How Neotechie Helps Teams Use RPA Reliably

Neotechie helps compliance heavy operations teams use RPA in a way that supports operational control, not just task automation. The work can include process discovery, workflow redesign, bot design, bot development, system integration, data validation, exception routing, dashboarding, testing, training, governance design, bot monitoring, and post go live support.

For audit workflows, that may include recurring evidence collection, approval history checks, access review support, control testing trackers, log extraction, policy attestation follow up, exception record creation, and audit packet preparation. Neotechie works across leading RPA and automation platforms, including Automation Anywhere, UiPath, Microsoft Power Automate, BMC, and Graphite, while keeping the client environment and business process at the center of the design.

Neotechie’s positioning, Operational Transformation. Executed., fits audit workflow work because compliance automation must keep working under real operating conditions. Neotechie has supported large scale automation environments with 60+ bots per client and 24/7 automation operations, which reinforces an important point: the value of RPA depends on how it is governed, monitored, and supported after go live. Explore Neotechie’s RPA and agentic automation services if audit workflows still depend on recurring manual evidence work.

How Leaders Should Prioritize Audit Workflow Automation

The best starting point is not the flashiest use case. It is the workflow where repetitive effort, audit risk, and leadership visibility problems overlap. Compliance leaders should look for recurring evidence requests, predictable control checks, high volume access reviews, repeated report pulls, manual approval matching, and status updates that consume time every cycle.

They should also avoid automating unclear processes too early. If the control owner is unclear, the exception rules are inconsistent, or the source data is unreliable, bot development may only move the same confusion into a faster channel. A better approach is to clarify the workflow, define ownership, stabilize the rules, then automate the repeatable steps.

For 2026, the practical direction is clear. Compliance teams need automation that improves control, not automation that creates another black box. RPA should reduce repetitive evidence work, agentic automation can assist with review and routing, and governance must keep humans responsible for judgment based decisions.

Conclusion

Audit workflow trends in 2026 point toward controlled automation, stronger evidence traceability, better exception visibility, and clearer ownership between compliance, finance, IT, and operations. RPA can reduce manual audit preparation, but only when the workflow is designed around governance, access control, monitoring, and post go live support.

If your audit workflows still depend on spreadsheets, repeated evidence requests, manual report pulls, and late follow ups, Neotechie’s automation services can help identify the right use cases, build governed RPA, and support reliable audit workflow execution after go live.

FAQs

Q. Which audit workflows are best suited for RPA?

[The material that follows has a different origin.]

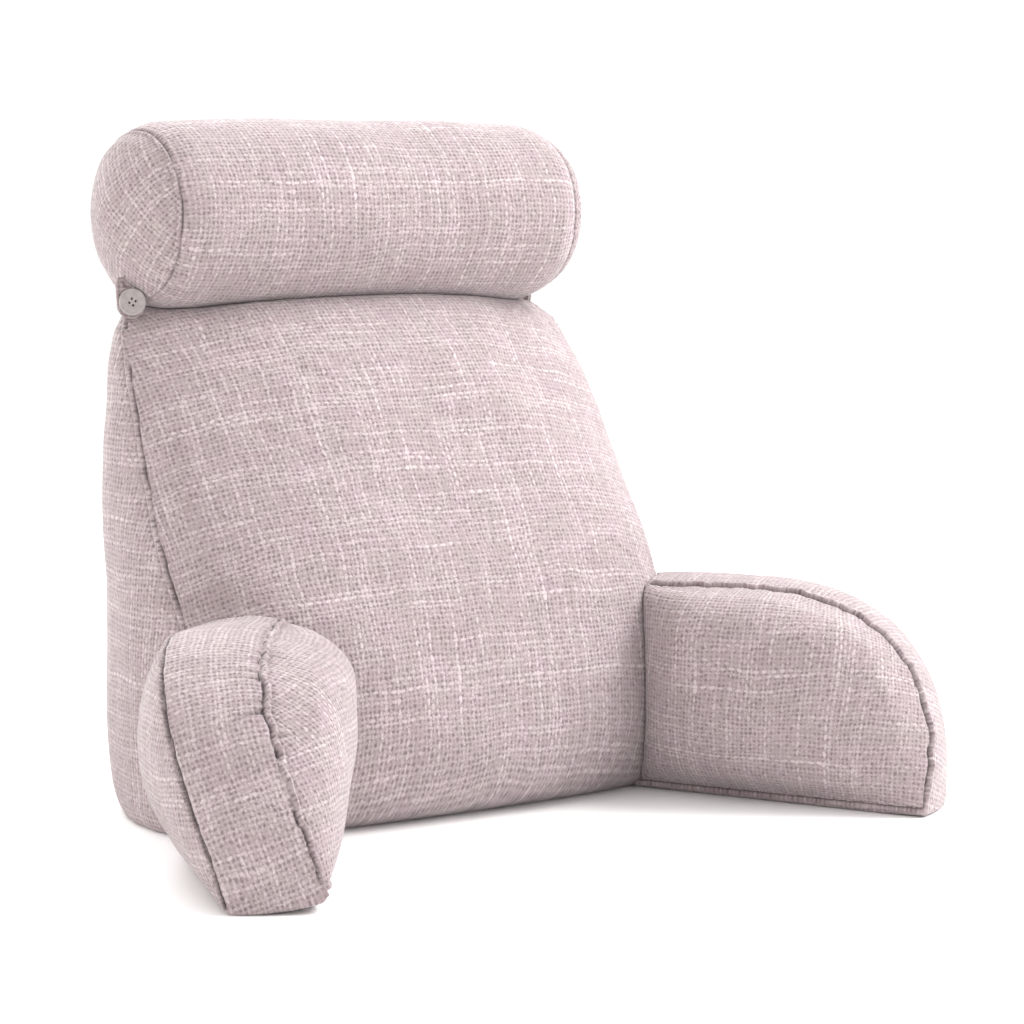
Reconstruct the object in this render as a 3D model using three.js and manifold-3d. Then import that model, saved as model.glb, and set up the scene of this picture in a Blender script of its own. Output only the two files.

Audit workflows are usually suited for RPA when the steps are repetitive, rules based, system driven, and tied to clear evidence requirements. Common examples include recurring report extraction, access review support, approval record matching, audit evidence collection, and exception tracker updates.

Q. Why does audit workflow automation need governance?

Governance is needed because compliance teams must know who owns the bot, who reviews exceptions, how access is controlled, and how each run is documented. Without that structure, automation can reduce manual work while creating new control gaps.

Q. How can Neotechie support audit workflow automation?

Neotechie helps teams assess audit workflows, redesign repeatable steps, build RPA, define exception handling, test real operating scenarios, and support bots after go live. This helps compliance leaders reduce recurring manual work while keeping visibility, audit trails, and ownership in place.